→ Requirements
Check each line below for the word "rigid", and copy those that have it.

-- begin Data rows --

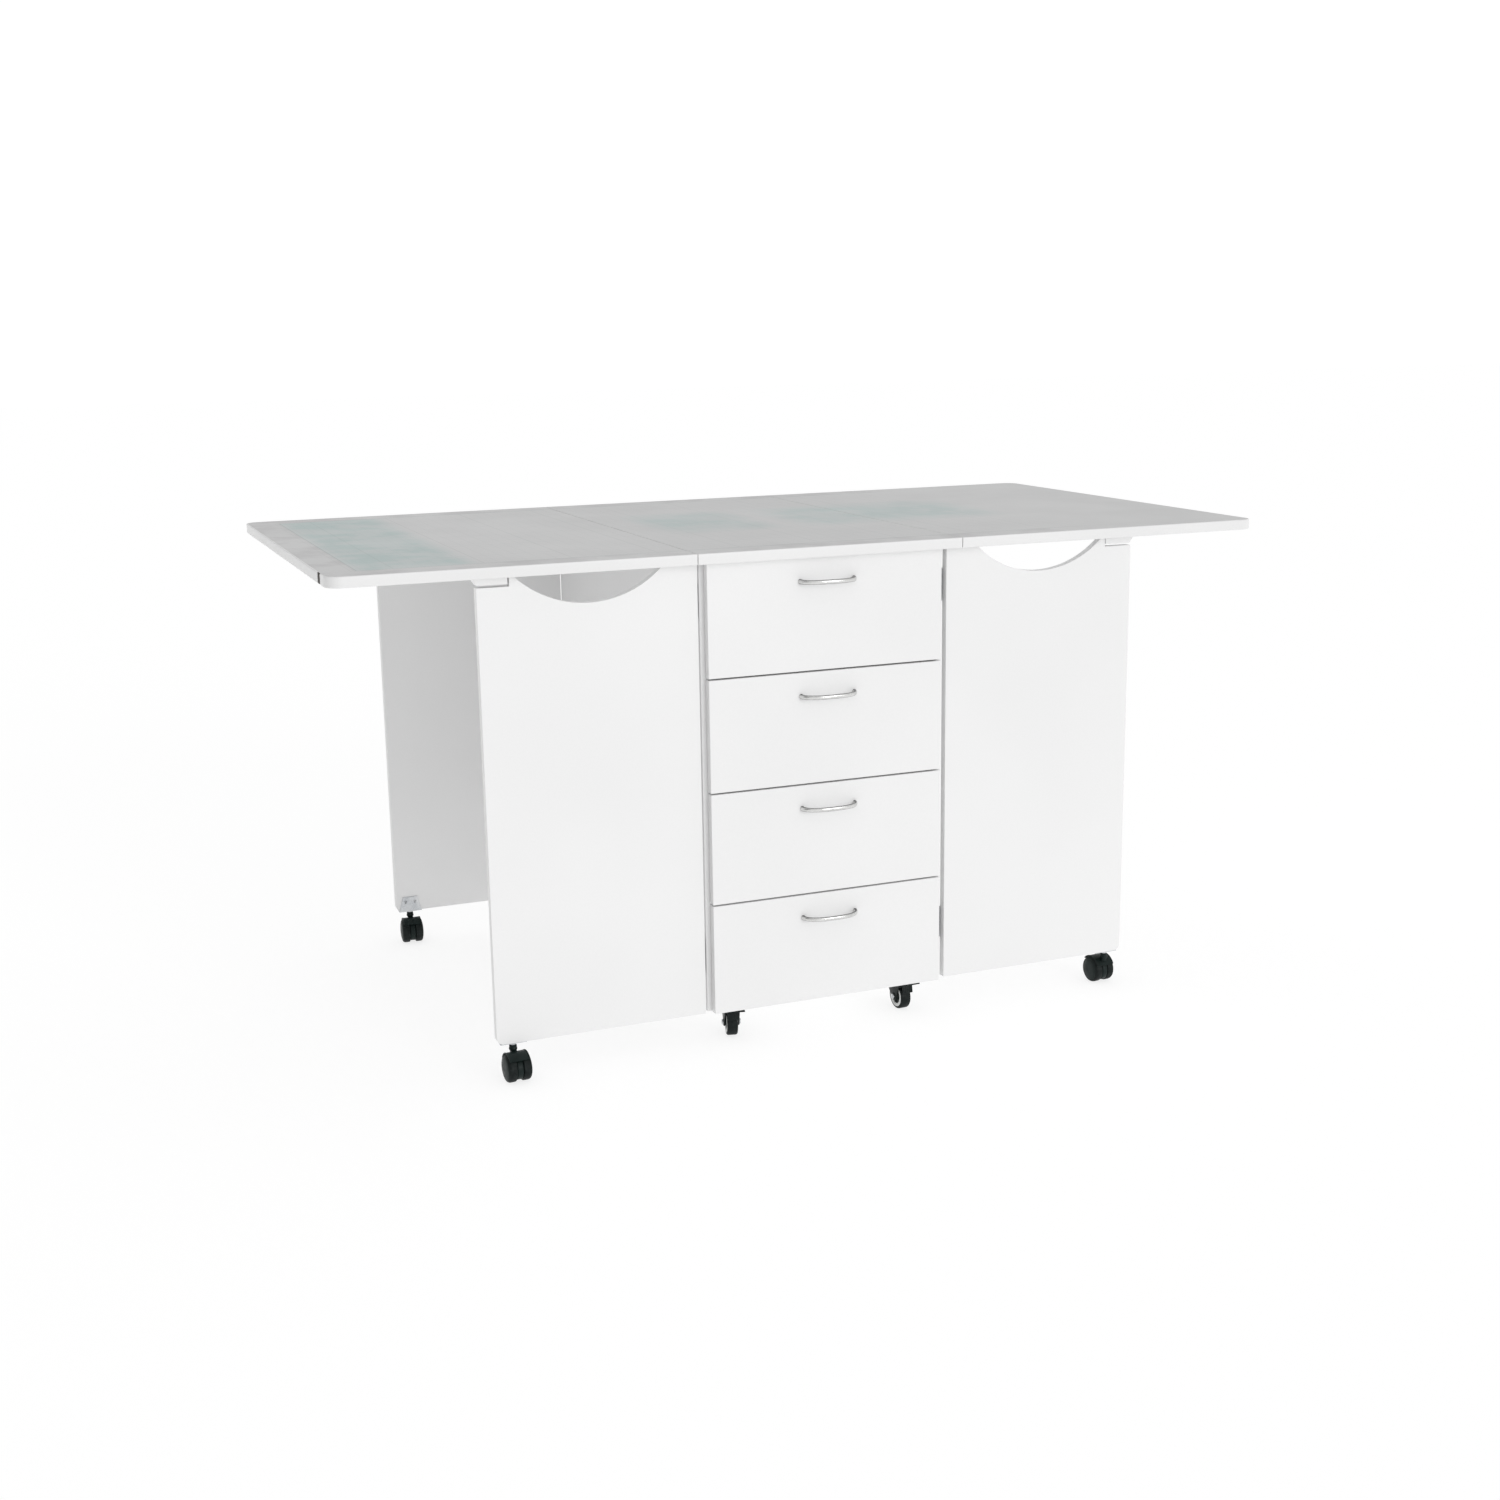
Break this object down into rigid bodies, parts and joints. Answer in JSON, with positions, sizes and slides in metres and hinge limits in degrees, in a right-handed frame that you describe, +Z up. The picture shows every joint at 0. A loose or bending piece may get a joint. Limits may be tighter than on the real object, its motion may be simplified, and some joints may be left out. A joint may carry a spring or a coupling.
{
  "type": "sewing table",
  "caption": "Drop-leaf sewing and cutting table: caster-mounted drawer cabinet with rear shelves, a three-piece printed top and swing-out gates on casters that carry the leaves.",
  "frame": {"origin": "on the floor under the centre of the top's outline, leaves raised", "axes": "+X to the right as seen from the drawer side, along the top's length; -Y towards the drawer side; +Z up"},
  "size_m": [1.7646, 0.94, 0.907],
  "materials": {
    "printed_melamine_top": "printed grey-green melamine cutting surface, satin",
    "edging": "white plastic edging, satin",
    "white_melamine_board": "particle board faced with white melamine, satin",
    "drawer_board": "white foil-wrapped board, matt",
    "white_coated_steel": "white epoxy-coated steel runners",
    "zinc_plated_steel": "bright zinc plate",
    "satin_nickel": "satin nickel",
    "black_steel": "black powder coat",
    "black_nylon": "moulded black nylon, semi-gloss",
    "black_wheel_rubber": "black caster tread"
  },
  "bodies": {
    "cabinet": {"center_top": "printed_melamine_top", "center_top_edging": "edging", "left_side_panel": "white_melamine_board", "right_side_panel": "white_melamine_board", "bottom_panel": "white_melamine_board", "divider_panel": "white_melamine_board", "top_rails": "white_melamine_board", "shelves": "white_melamine_board", "shelf_pins": "zinc_plated_steel", "drawer_runners": "white_coated_steel", "leaf_hinge_center_plates": "zinc_plated_steel", "gate_hinge_cabinet_plates": "zinc_plated_steel", "hinge_pins": "zinc_plated_steel", "caster_plates": "black_steel"},
    "left_leaf_assembly": {"left_leaf": "printed_melamine_top", "left_leaf_edging": "edging", "left_leaf_hinge_plates": "zinc_plated_steel", "left_leaf_stop_blocks": "white_melamine_board"},
    "right_leaf_assembly": {"right_leaf": "printed_melamine_top", "right_leaf_edging": "edging", "right_leaf_hinge_plates": "zinc_plated_steel", "right_leaf_stop_blocks": "white_melamine_board"},
    "front_left_gate_assembly": {"front_left_gate": "white_melamine_board", "front_left_gate_fittings": "zinc_plated_steel"},
    "front_left_gate_caster_swivel": {"front_left_gate_caster_hood": "black_nylon"},
    "front_left_gate_caster_wheel_pair": {"front_left_gate_caster_wheels": "black_wheel_rubber"},
    "front_right_gate_assembly": {"front_right_gate": "white_melamine_board", "front_right_gate_fittings": "zinc_plated_steel"},
    "front_right_gate_caster_swivel": {"front_right_gate_caster_hood": "black_nylon"},
    "front_right_gate_caster_wheel_pair": {"front_right_gate_caster_wheels": "black_wheel_rubber"},
    "rear_left_gate_assembly": {"rear_left_gate": "white_melamine_board", "rear_left_gate_fittings": "zinc_plated_steel"},
    "rear_left_gate_caster_swivel": {"rear_left_gate_caster_hood": "black_nylon"},
    "rear_left_gate_caster_wheel_pair": {"rear_left_gate_caster_wheels": "black_wheel_rubber"},
    "rear_right_gate_assembly": {"rear_right_gate": "white_melamine_board", "rear_right_gate_fittings": "zinc_plated_steel"},
    "rear_right_gate_caster_swivel": {"rear_right_gate_caster_hood": "black_nylon"},
    "rear_right_gate_caster_wheel_pair": {"rear_right_gate_caster_wheels": "black_wheel_rubber"},
    "front_left_caster_swivel": {"front_left_caster_fork": "black_steel"},
    "front_left_caster_roller": {"front_left_caster_wheel": "black_wheel_rubber"},
    "front_left_caster_brake": {"front_left_brake_pedal": "black_steel"},
    "front_right_caster_swivel": {"front_right_caster_fork": "black_steel"},
    "front_right_caster_roller": {"front_right_caster_wheel": "black_wheel_rubber"},
    "front_right_caster_brake": {"front_right_brake_pedal": "black_steel"},
    "rear_left_caster_swivel": {"rear_left_caster_fork": "black_steel"},
    "rear_left_caster_roller": {"rear_left_caster_wheel": "black_wheel_rubber"},
    "rear_right_caster_swivel": {"rear_right_caster_fork": "black_steel"},
    "rear_right_caster_roller": {"rear_right_caster_wheel": "black_wheel_rubber"},
    "drawer_1": {"drawer_1_front": "white_melamine_board", "drawer_1_box": "drawer_board", "drawer_1_handle": "satin_nickel"},
    "drawer_2": {"drawer_2_front": "white_melamine_board", "drawer_2_box": "drawer_board", "drawer_2_handle": "satin_nickel"},
    "drawer_3": {"drawer_3_front": "white_melamine_board", "drawer_3_box": "drawer_board", "drawer_3_handle": "satin_nickel"},
    "drawer_4": {"drawer_4_front": "white_melamine_board", "drawer_4_box": "drawer_board", "drawer_4_handle": "satin_nickel"}
  },
  "joints": [
    {"name": "left_leaf_lift", "type": "hinge", "parent": "cabinet", "child": "left_leaf_assembly", "pos_m": [-0.2535, 0, 0.8849], "axis": [0, 1, 0], "range_deg": [0, 2]},
    {"name": "right_leaf_lift", "type": "hinge", "parent": "cabinet", "child": "right_leaf_assembly", "pos_m": [0.2535, 0, 0.8849], "axis": [0, -1, 0], "range_deg": [0, 2]},
    {"name": "front_left_gate_swing", "type": "hinge", "parent": "cabinet", "child": "front_left_gate_assembly", "pos_m": [-0.23875, -0.4135, 0.45], "axis": [0, 0, -1], "range_deg": [0, 90]},
    {"name": "front_left_gate_caster_turn", "type": "hinge", "parent": "front_left_gate_assembly", "child": "front_left_gate_caster_swivel", "pos_m": [-0.601, -0.423, 0.07], "axis": [0, 0, 1], "continuous": true},
    {"name": "front_left_gate_caster_roll", "type": "hinge", "parent": "front_left_gate_caster_swivel", "child": "front_left_gate_caster_wheel_pair", "pos_m": [-0.59981, -0.43996, 0.025], "axis": [-0.9976, -0.0698, 0], "continuous": true},
    {"name": "front_right_gate_swing", "type": "hinge", "parent": "cabinet", "child": "front_right_gate_assembly", "pos_m": [0.23875, -0.4135, 0.45], "axis": [0, 0, 1], "range_deg": [0, 90]},
    {"name": "front_right_gate_caster_turn", "type": "hinge", "parent": "front_right_gate_assembly", "child": "front_right_gate_caster_swivel", "pos_m": [0.601, -0.423, 0.07], "axis": [0, 0, 1], "continuous": true},
    {"name": "front_right_gate_caster_roll", "type": "hinge", "parent": "front_right_gate_caster_swivel", "child": "front_right_gate_caster_wheel_pair", "pos_m": [0.59981, -0.40604, 0.025], "axis": [0.9976, 0.0698, 0], "continuous": true},
    {"name": "rear_left_gate_swing", "type": "hinge", "parent": "cabinet", "child": "rear_left_gate_assembly", "pos_m": [-0.23875, 0.4135, 0.45], "axis": [0, 0, 1], "range_deg": [0, 90]},
    {"name": "rear_left_gate_caster_turn", "type": "hinge", "parent": "rear_left_gate_assembly", "child": "rear_left_gate_caster_swivel", "pos_m": [-0.601, 0.423, 0.07], "axis": [0, 0, 1], "continuous": true},
    {"name": "rear_left_gate_caster_roll", "type": "hinge", "parent": "rear_left_gate_caster_swivel", "child": "rear_left_gate_caster_wheel_pair", "pos_m": [-0.60219, 0.40604, 0.025], "axis": [-0.9976, 0.0698, 0], "continuous": true},
    {"name": "rear_right_gate_swing", "type": "hinge", "parent": "cabinet", "child": "rear_right_gate_assembly", "pos_m": [0.23875, 0.4135, 0.45], "axis": [0, 0, -1], "range_deg": [0, 90]},
    {"name": "rear_right_gate_caster_turn", "type": "hinge", "parent": "rear_right_gate_assembly", "child": "rear_right_gate_caster_swivel", "pos_m": [0.601, 0.423, 0.07], "axis": [0, 0, 1], "continuous": true},
    {"name": "rear_right_gate_caster_roll", "type": "hinge", "parent": "rear_right_gate_caster_swivel", "child": "rear_right_gate_caster_wheel_pair", "pos_m": [0.59408, 0.43853, 0.025], "axis": [0.9135, 0.4067, 0], "continuous": true},
    {"name": "front_left_caster_turn", "type": "hinge", "parent": "cabinet", "child": "front_left_caster_swivel", "pos_m": [-0.171, -0.366, 0.06], "axis": [0, 0, 1], "continuous": true},
    {"name": "front_left_caster_roll", "type": "hinge", "parent": "front_left_caster_swivel", "child": "front_left_caster_roller", "pos_m": [-0.17584, -0.38541, 0.025], "axis": [-0.9703, 0.2419, 0], "continuous": true},
    {"name": "front_left_brake_press", "type": "hinge", "parent": "front_left_caster_swivel", "child": "front_left_caster_brake", "pos_m": [-0.17971, -0.40093, 0.052], "axis": [0.9703, -0.2419, 0], "range_deg": [0, 15]},
    {"name": "front_right_caster_turn", "type": "hinge", "parent": "cabinet", "child": "front_right_caster_swivel", "pos_m": [0.171, -0.366, 0.06], "axis": [0, 0, 1], "continuous": true},
    {"name": "front_right_caster_roll", "type": "hinge", "parent": "front_right_caster_swivel", "child": "front_right_caster_roller", "pos_m": [0.17205, -0.38597, 0.025], "axis": [-0.9986, -0.0523, 0], "continuous": true},
    {"name": "front_right_brake_press", "type": "hinge", "parent": "front_right_caster_swivel", "child": "front_right_caster_brake", "pos_m": [0.17288, -0.40195, 0.052], "axis": [0.9986, 0.0523, 0], "range_deg": [0, 15]},
    {"name": "rear_left_caster_turn", "type": "hinge", "parent": "cabinet", "child": "rear_left_caster_swivel", "pos_m": [-0.171, 0.366, 0.06], "axis": [0, 0, 1], "continuous": true},
    {"name": "rear_left_caster_roll", "type": "hinge", "parent": "rear_left_caster_swivel", "child": "rear_left_caster_roller", "pos_m": [-0.16416, 0.38479, 0.025], "axis": [0.9397, -0.342, 0], "continuous": true},
    {"name": "rear_right_caster_turn", "type": "hinge", "parent": "cabinet", "child": "rear_right_caster_swivel", "pos_m": [0.171, 0.366, 0.06], "axis": [0, 0, 1], "continuous": true},
    {"name": "rear_right_caster_roll", "type": "hinge", "parent": "rear_right_caster_swivel", "child": "rear_right_caster_roller", "pos_m": [0.15953, 0.38238, 0.025], "axis": [0.8192, 0.5736, 0], "continuous": true},
    {"name": "drawer_1_slide", "type": "slide", "parent": "cabinet", "child": "drawer_1", "axis": [0, -1, 0], "range_m": [0, 0.3]},
    {"name": "drawer_2_slide", "type": "slide", "parent": "cabinet", "child": "drawer_2", "axis": [0, -1, 0], "range_m": [0, 0.3]},
    {"name": "drawer_3_slide", "type": "slide", "parent": "cabinet", "child": "drawer_3", "axis": [0, -1, 0], "range_m": [0, 0.3]},
    {"name": "drawer_4_slide", "type": "slide", "parent": "cabinet", "child": "drawer_4", "axis": [0, -1, 0], "range_m": [0, 0.3]}
  ]
}
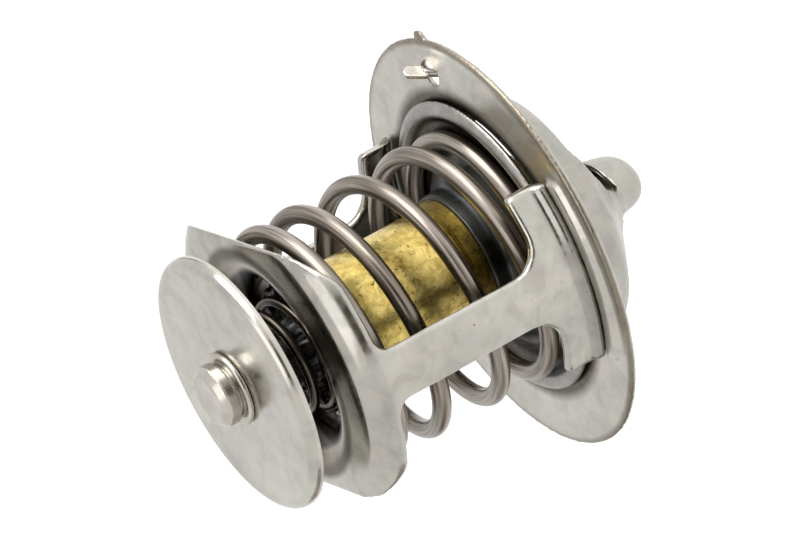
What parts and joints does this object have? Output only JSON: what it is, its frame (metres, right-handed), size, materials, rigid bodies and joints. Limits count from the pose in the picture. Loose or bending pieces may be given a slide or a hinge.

-- end Data rows --

→ Exercise response
Break this object down into rigid bodies, parts and joints. Answer in JSON, with positions, sizes and slides in metres and hinge limits in degrees, in a right-handed frame that you describe, +Z up. The picture shows every joint at 0. A loose or bending piece may get a joint. Limits may be tighter than on the real object, its motion may be simplified, and some joints may be left out. A joint may carry a spring or a coupling.
What parts and joints does this object have? Output only JSON: what it is, its frame (metres, right-handed), size, materials, rigid bodies and joints. Limits count from the pose in the picture. Loose or bending pieces may be given a slide or a hinge.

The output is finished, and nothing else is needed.